◆ Task objective
Quote every line of the material beneath this one.

◆ Material
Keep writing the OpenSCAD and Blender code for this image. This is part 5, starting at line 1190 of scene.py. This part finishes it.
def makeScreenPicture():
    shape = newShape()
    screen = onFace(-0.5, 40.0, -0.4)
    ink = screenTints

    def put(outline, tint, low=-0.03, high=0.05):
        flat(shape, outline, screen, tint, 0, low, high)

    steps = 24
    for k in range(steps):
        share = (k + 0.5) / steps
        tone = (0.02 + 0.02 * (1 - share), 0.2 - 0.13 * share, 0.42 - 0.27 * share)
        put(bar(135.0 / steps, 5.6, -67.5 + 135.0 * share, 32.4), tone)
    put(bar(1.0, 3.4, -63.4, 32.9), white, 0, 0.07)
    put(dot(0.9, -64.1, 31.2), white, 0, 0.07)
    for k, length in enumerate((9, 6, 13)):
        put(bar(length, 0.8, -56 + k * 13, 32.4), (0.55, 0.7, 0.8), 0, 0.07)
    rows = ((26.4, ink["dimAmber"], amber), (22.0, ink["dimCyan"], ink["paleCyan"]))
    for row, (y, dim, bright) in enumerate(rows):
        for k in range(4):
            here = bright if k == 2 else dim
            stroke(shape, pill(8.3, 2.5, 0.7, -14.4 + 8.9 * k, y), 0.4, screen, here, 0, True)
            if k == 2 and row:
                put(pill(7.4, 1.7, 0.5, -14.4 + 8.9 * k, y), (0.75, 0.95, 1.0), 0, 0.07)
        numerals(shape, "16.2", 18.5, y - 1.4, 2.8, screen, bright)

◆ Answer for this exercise
Keep writing the OpenSCAD and Blender code for this image. This is part 5, starting at line 1190 of scene.py. This part finishes it.
def makeScreenPicture():
    shape = newShape()
    screen = onFace(-0.5, 40.0, -0.4)
    ink = screenTints

    def put(outline, tint, low=-0.03, high=0.05):
        flat(shape, outline, screen, tint, 0, low, high)

    steps = 24
    for k in range(steps):
        share = (k + 0.5) / steps
        tone = (0.02 + 0.02 * (1 - share), 0.2 - 0.13 * share, 0.42 - 0.27 * share)
        put(bar(135.0 / steps, 5.6, -67.5 + 135.0 * share, 32.4), tone)
    put(bar(1.0, 3.4, -63.4, 32.9), white, 0, 0.07)
    put(dot(0.9, -64.1, 31.2), white, 0, 0.07)
    for k, length in enumerate((9, 6, 13)):
        put(bar(length, 0.8, -56 + k * 13, 32.4), (0.55, 0.7, 0.8), 0, 0.07)
    rows = ((26.4, ink["dimAmber"], amber), (22.0, ink["dimCyan"], ink["paleCyan"]))
    for row, (y, dim, bright) in enumerate(rows):
        for k in range(4):
            here = bright if k == 2 else dim
            stroke(shape, pill(8.3, 2.5, 0.7, -14.4 + 8.9 * k, y), 0.4, screen, here, 0, True)
            if k == 2 and row:
                put(pill(7.4, 1.7, 0.5, -14.4 + 8.9 * k, y), (0.75, 0.95, 1.0), 0, 0.07)
        numerals(shape, "16.2", 18.5, y - 1.4, 2.8, screen, bright)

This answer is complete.